Meditación sobre la Plegaria Eucarística IV
En el corazón de la oración Eucarística el sacerdote, en nombre de todos, le pide a Dios Padre:
Por eso, Padre, te rogamos que este mismo Espíritu santifique estas ofrendas, para que sean Cuerpo y Sangre de Jesucristo, nuestro Señor, y así celebremos el gran Misterio que nos dejó como Alianza Eterna.
De la seguridad de que el Padre escucha nuestra oración brota la vida Eucarística de la Iglesia.
La oración se adentra ahora en lo más profundo del Misterio. El sacerdote va a acoger en su oración la oración de Jesús en la Última Cena:
Porque Él mismo, llegada la hora en que había de ser glorificado por ti, Padre Santo, habiendo amado a los suyos que estaban en el mundo, los amó hasta el extremo. Y mientras cenaba con sus discípulos, tomó pan, lo bendijo, lo partió y se lo dio, diciendo:
“Tomad y comed todos de él,
porque esto es mi Cuerpo,
que será entregado por vosotros”.
Del mismo modo, tomó el cáliz lleno del fruto de la vid, te dio gracias, y lo pasó a sus discípulos, diciendo:
“Tomad y bebed todos de él,
porque este es el cáliz de mi Sangre,
Sangre de la alianza nueva y eterna,
que será derramada
por vosotros y por muchos
para el perdón de los pecados.
Haced esto en conmemoración mía”.
Hay que meditar estas palabras para entender, en la medida que podamos, este gran Misterio de amor de la Santísima Trinidad por nosotros. La Cruz dará su terrible realidad a estas palabras de Jesús, y la Resurrección será la garantía de que Dios Padre ha aceptado la ofrenda que el Hijo ha hecho por nosotros, por nuestra Salvación.

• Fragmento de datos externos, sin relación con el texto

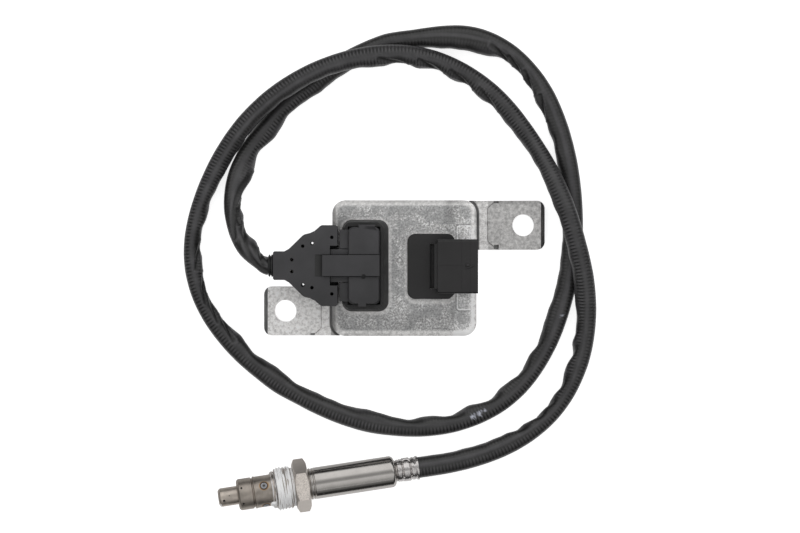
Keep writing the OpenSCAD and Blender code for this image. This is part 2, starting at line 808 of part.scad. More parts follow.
// Ribbed collar where the cable enters the cover
module cable_collar() {
    collar_r = 5.2;
    color([0.1, 0.1, 0.1])
    translate([collar_x0, plug_y, cable_z])
        rotate([0, 90, 0]) {
            difference() {
                rotate_extrude()
                    polygon([[0, 0], [cable_d / 2, 0], [collar_r, 0.3], [collar_r, 0.8], [cable_d / 2 + 0.1, 1],
                        [cable_d / 2 + 0.1, 1.3], [collar_r, 1.5], [collar_r, 2.1], [neck_y - 2.7, 2.4],
                        [neck_y - 2.7, 4], [0, 4]]);
                translate([0, 0, 2])
                    cylinder(r = neck_y - 3.6, h = 3);
            }
        }
}

// Free cable: a tube swept along a smooth curve through the route
function unit(v) = v / norm(v);
function mid_point(a, b, c, d) = (9 * (b + c) - a - d) / 16;
function smooth(p, n) = let (last = len(p) - 1)
    n == 0 ? p : [for (i = [0:last]) each i == last ? [p[i]] : (i < 7 || i > last - 3) ? [p[i]]
        : [p[i], mid_point(p[i - 1], p[i], p[i + 1], p[i + 2])]];
path = smooth(route, 1);
function along(p, i) = i == 0 ? start_dir : i == len(p) - 1 ? end_dir : unit(p[i + 1] - p[i - 1]);
function side_of(t) = unit(cross([0, 0, 1], t));

module cable_sleeve() {
    last = len(path) - 1;
    rings = [for (i = [0:last])
        let (t = along(path, i), a = side_of(t), b = cross(t, a))
        for (k = [0:cable_sides - 1])
            let (turn = 360 * k / cable_sides)
            path[i] + cable_d / 2 * (cos(turn) * a + sin(turn) * b)];
    sides = [for (i = [0:last - 1], k = [0:cable_sides - 1])
        let (n = cable_sides, k2 = (k + 1) % n)
        [i * n + k, (i + 1) * n + k, (i + 1) * n + k2, i * n + k2]];
    caps = [[for (k = [0:cable_sides - 1]) k],
        [for (k = [cable_sides - 1:-1:0]) last * cable_sides + k]];
    color([0.09, 0.09, 0.09])
        polyhedron(rings, concat(sides, caps), convexity = 10);
}

// Probe
module at_probe() {
    translate([probe_end[0], probe_end[1], probe_end_z])
        rotate([0, probe_tilt, probe_yaw])
            translate([-probe_l, 0, 0])
                children();
}

module turned(profile) {
    rotate([0, 90, 0])
        rotate_extrude($fn = 64)
            polygon(profile);
}

// A ring of radial drills, first one at the given angle from straight up
module drills(u, r, d, count, first) {
    for (i = [0:count - 1])
        translate([u, 0, 0])
            rotate([-(first + i * 360 / count), 0, 0])
                translate([0, 0, r])
                    cylinder(d = d, h = 8, $fn = 24);
}

function arc(cr, cu, r, a0, a1, n) = [for (i = [0:n]) let (a = a0 + (a1 - a0) * i / n) [cr + r * cos(a), cu + r * sin(a)]];

module tip_tube() {
    r = tip_d / 2;
    color([0.66, 0.63, 0.58])
    at_probe()
        difference() {
            turned(concat([[1.3, 0]], arc(r - 0.7, 0.7, 0.7, -90, 0, 4),
                [[r, collar_u0 - 4.8], [spigot_r - 0.1, collar_u0 - 4.8], [spigot_r - 0.1, collar_u0 - 4.2],
                [r - tube_wall, collar_u0 - 4.2], [r - tube_wall, tube_wall], [1.3, tube_wall]]));
            drills(2.4, r - 1, 1.2, 3, 100);
            drills(tip_l + 4, r - 1, 1.2, 4, 0);
        }
}

module outer_tube() {
    r = outer_d / 2;
    tube_u1 = collar_u0;
    seam_u = outer_u0 + 7.5;
    color([0.7, 0.66, 0.61])
    at_probe()
        difference() {
            turned(concat([[tip_d / 2 + 0.05, outer_u0]], arc(r - 0.9, outer_u0 + 0.9, 0.9, -90, 0, 4),
                [[r, seam_u - 0.4], [r - 0.2, seam_u], [r, seam_u + 0.4], [r, tube_u1], [r - tube_wall, tube_u1],
                [r - tube_wall, outer_u0 + tube_wall], [tip_d / 2 + 0.05, outer_u0 + tube_wall]]));
            drills(outer_u0 + 1.7, r - 1.5, gas_hole_d, 6, 34);
        }
}

module probe_shell() {
    front_r = outer_d / 2 - tube_wall - 0.05;
    stem_r = stem_d / 2;
    color([0.68, 0.67, 0.65])
    at_probe()
        difference() {
            turned([[element_w / 2 + 0.6, collar_u0 - 4.2], [front_r, collar_u0 - 4.2], [front_r, collar_u0],
                [collar_d / 2 - 0.5, collar_u0], [collar_d / 2, collar_u0 + 0.5], [collar_d / 2, collar_u1 - 0.2],
                [collar_d / 2 - 0.2, collar_u1], [stem_r, collar_u1], [stem_r, ring_u0], [spigot_r, ring_u0],
                [spigot_r, insul_u1 + 1], [bore_r, insul_u1 + 1], [bore_r, insul_u0],
                [element_w / 2 + 0.6, insul_u0]]);
        }
}

module sensing_element() {
    color([0.93, 0.92, 0.88])
    at_probe()
        block(element_u0, element_u1, -element_w / 2, element_w / 2, -element_t / 2, element_t / 2);
}

module ceramic(u0, u1, r) {
    at_probe()
        difference() {
            turned([[0, u0], [r, u0], [r, u1], [0, u1]]);
            block(u0 - 1, u1 + 1, -element_w / 2 - slip, element_w / 2 + slip, -element_t / 2 - slip,
                element_t / 2 + slip);
        }
}

module front_insulator() {
    color([0.92, 0.91, 0.87])
        ceramic(insul_u0 + 0.02, talc_u0, bore_r - 0.05);
}

module talc_ring() {
    color([0.78, 0.78, 0.75])
        ceramic(talc_u0 + 0.02, talc_u1 - 0.02, bore_r - 0.05);
}

module rear_insulator() {
    color([0.92, 0.91, 0.87])
        ceramic(talc_u1, insul_u1, bore_r - 0.05);
}

module contact_block() {
    r = sleeve_d / 2 - sleeve_wall - 0.1;
    half_slot = element_t / 2 + 1.1;
    color([0.95, 0.94, 0.9])
    at_probe()
        difference() {
            turned([[0, block_u0], [r, block_u0], [r, block_u1], [0, block_u1]]);
            block(block_u0 - 1, block_u1 + 1, -element_w / 2 - 0.4, element_w / 2 + 0.4, -half_slot, half_slot);
        }
}

module contact_springs() {
    strip_w = 0.7;
    color([0.8, 0.72, 0.5])
    at_probe()
        for (s = [-1, 1], i = [-1.5:1.5]) {
            z0 = s > 0 ? element_t / 2 + 0.02 : -element_t / 2 - 1.02;
            block(block_u0 + 1, block_u1 + 2, i * 1.05 - strip_w / 2, i * 1.05 + strip_w / 2, z0 + 0.35, z0 + 0.65);
            block(block_u0 + 3, block_u0 + 4.5, i * 1.05 - strip_w / 2, i * 1.05 + strip_w / 2, z0, z0 + 1);
        }
}

module probe_wires() {
    color([0.88, 0.87, 0.82])
    at_probe()
        for (i = [0:7])
            rotate([22.5 + i * 45, 0, 0])
                rod([block_u1 + 2.2, 0, 1.9], [grommet_u0 - 0.25, 0, 3.2], 0.6);
}

module cable_grommet() {
    color([0.3, 0.12, 0.1])
    at_probe()
        turned([[0, grommet_u0], [sleeve_d / 2 - sleeve_wall - 0.1, grommet_u0],
            [sleeve_d / 2 - sleeve_wall - 0.1, sleeve_u1 - 1], [neck_r - sleeve_wall - 0.1, sleeve_u1 + 0.8],
            [neck_r - sleeve_wall - 0.1, probe_l], [0, probe_l]]);
}

// Outline of the rounded rear end of the main sleeve
function shoulder(r0, r1, u0, l) = [for (a = [0:15:90]) [r1 + (r0 - r1) * cos(a), u0 + l * sin(a)]];

module main_sleeve() {
    r = sleeve_d / 2;
    ring_r = r - 0.25;
    color([0.72, 0.71, 0.69])
    at_probe()
        turned(concat([[spigot_r + 0.05, ring_u0], [ring_r, ring_u0], [ring_r, ring_u0 + 0.4], [r, ring_u0 + 0.7],
            [ring_r, ring_u0 + 1], [ring_r, sleeve_u0 - 0.9], [r, sleeve_u0 - 0.6], [ring_r, sleeve_u0 - 0.3],
            [r, sleeve_u0]], shoulder(r, neck_r, sleeve_u1, round_l), [[neck_r - sleeve_wall, ferrule_u0],
            [neck_r - sleeve_wall, sleeve_u1 + 1], [r - sleeve_wall, sleeve_u1 - 0.8],
            [r - sleeve_wall, sleeve_u0 + 0.4], [spigot_r + 0.05, sleeve_u0 + 0.2]]));
}

module crimp_ferrule() {
    r = ferrule_d / 2;
    in_r = neck_r - sleeve_wall;
    ring1 = ferrule_u0 + 0.6;
    bulge = ring1 + 2.5;
    ring2 = bulge + 3.4;
    color([0.8, 0.79, 0.77])
    at_probe()
        difference() {
            turned([[in_r, ferrule_u0], [neck_r, ferrule_u0], [r - 0.2, ring1], [r - 0.8, ring1 + 0.5],
                [r - 0.8, bulge - 0.5], [r + 0.2, bulge], [r + 0.2, ring2 - 0.5], [r - 0.6, ring2],
                [r - 0.6, ring2 + 1], [r, probe_l - 0.9], [r, probe_l], [in_r, probe_l]]);
            // Slots of the crimp
            for (i = [0:5])
                rotate([i * 60 + 12, 0, 0]) {
                    for (s = [-1, 1])
                        block(ring1 + 1.6, ring2 + 1.2, s * 1.2 - 0.2, s * 1.2 + 0.2, r - 0.9, r + 1);
                }
        }
}

module union_screw() {
    r = thread_d / 2;
    bore = stem_d / 2 + run_clear;
    chamfer = 0.6;
    corner_r = hex_af / 2 / cos(30);
    color([0.62, 0.6, 0.57])
    at_probe() {
        difference() {
            union() {
                turned([[0, screw_u0], [r - chamfer, screw_u0], [r, screw_u0 + chamfer], [r, relief_u0 - chamfer],
                    [r - 1.1, relief_u0], [r - 1.1, hex_u0 + 0.1], [0, hex_u0 + 0.1]]);
                intersection() {
                    translate([hex_u0, 0, 0])
                        rotate([0, 90, 0])
                            rotate(30)
                                cylinder(r = corner_r, h = hex_t, $fn = 6);
                    turned([[0, hex_u0], [hex_af / 2 - 0.3, hex_u0], [corner_r + 0.3, hex_u0 + 1.2],
                        [corner_r + 0.3, hex_u1 - 1.2], [hex_af / 2 - 0.3, hex_u1], [0, hex_u1]]);
                }
            }
            turned([[0, screw_u0 - 1], [bore, screw_u0 - 1], [bore, hex_u1 + 1], [0, hex_u1 + 1]]);
        }
    }
}

housing();
base_plate();
base_seal();
base_screws();
circuit_board();
board_parts();
board_screws();
sensor_header();
sensor_header_seal();
sensor_terminals();
vehicle_header();
vehicle_header_seal();
vehicle_terminals();
plug_body();
plug_contacts();
plug_lock();
wire_cover_top();
wire_cover_base();
lead_wires();
cable_collar();
cable_sleeve();
cable_grommet();
crimp_ferrule();
main_sleeve();
contact_block();
contact_springs();
probe_wires();
rear_insulator();
talc_ring();
front_insulator();
sensing_element();
probe_shell();
union_screw();
outer_tube();
tip_tube();
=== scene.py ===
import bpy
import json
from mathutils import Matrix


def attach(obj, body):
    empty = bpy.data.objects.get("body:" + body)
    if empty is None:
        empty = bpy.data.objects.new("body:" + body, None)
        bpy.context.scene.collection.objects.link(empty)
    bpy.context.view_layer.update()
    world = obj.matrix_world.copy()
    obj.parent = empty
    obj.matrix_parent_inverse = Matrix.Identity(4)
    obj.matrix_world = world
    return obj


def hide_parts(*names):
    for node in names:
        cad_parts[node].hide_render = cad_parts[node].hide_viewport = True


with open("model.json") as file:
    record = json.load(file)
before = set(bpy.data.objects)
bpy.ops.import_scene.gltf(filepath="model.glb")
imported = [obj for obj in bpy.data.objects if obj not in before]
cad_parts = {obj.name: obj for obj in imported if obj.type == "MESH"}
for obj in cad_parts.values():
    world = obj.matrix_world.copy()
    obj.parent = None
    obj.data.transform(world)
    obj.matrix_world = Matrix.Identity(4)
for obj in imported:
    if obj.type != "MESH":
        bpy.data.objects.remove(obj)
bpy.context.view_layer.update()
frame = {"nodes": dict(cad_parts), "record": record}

import json
import math

import bmesh
import bpy
import numpy as np
from mathutils import Matrix, Vector, noise

MM = 0.001
UNIT = "unit"
SCREW = "screw"
scene = bpy.context.scene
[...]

Luego la breve y rica confesión de fe:
Este es el sacramento de nuestra fe.
Anunciamos tu muerte,
proclamamos tu resurrección.
¡Ven, Señor Jesús!
Nuestra vida queda orientada a la definitiva Venida de Jesucristo. La oración continúa:
Por eso, Padre, al celebrar ahora el memorial de nuestra Redención, recordamos la muerte de Cristo y su descenso al lugar de los muertos, proclamamos su Resurrección y Ascensión a tu derecha; y mientras esperamos su Venida gloriosa te ofrecemos su Cuerpo y su Sangre, Sacrificio agradable a ti y Salvación para todo el mundo.
Jesucristo pone en nuestras manos su Sacrificio para que lo ofrezcamos al Padre. Éste es nuestro poder ante Dios.
En el Sacrificio Eucarístico, Jesucristo nos une a Él y nos transforma en ofrenda agradable al Padre:
Dirige tu mirada sobre esta Víctima que tú mismo has preparado a tu Iglesia, y concede a cuantos compartimos este pan y este cáliz que, congregados en un solo cuerpo por el Espíritu Santo, seamos en Cristo víctima viva para alabanza de tu gloria.
Llega la hora de la intercesión. La Eucaristía es la gran escuela donde aprendemos a pedir unos por otros:
Y ahora, Señor, acuérdate de todos aquellos por quienes te ofrecemos este sacrificio: de tu servidor el Papa (N), de nuestro Obispo (N), de los presbíteros y diáconos, de los oferentes y de los aquí reunidos, de todo tu pueblo santo y de aquellos que te buscan con sincero corazón.
Acuérdate también de los que murieron en la paz de Cristo y de todos los difuntos, cuya fe sólo Tú conociste.
En la Eucaristía aprendemos a pedir a nuestro Padre Dios lo importante:
Padre de bondad, que todos tus hijos nos reunamos en la heredad de tu Reino, con María, la Virgen Madre de Dios, con los apóstoles y los santos; y allí, junto con toda la creación libre ya del pecado y de la muerte, te glorifiquemos por Cristo, Señor nuestro, por quien concedes al mundo todos los bienes.
Con esta oración brota en el corazón el deseo de pasar por el mundo glorificando a Dios; lo expresamos en la doxología:
Por Cristo, con Él y en Él, a ti, Dios Padre omnipotente, en la unidad del Espíritu Santo, todo honor y toda gloria por los siglos de los siglos. Amén.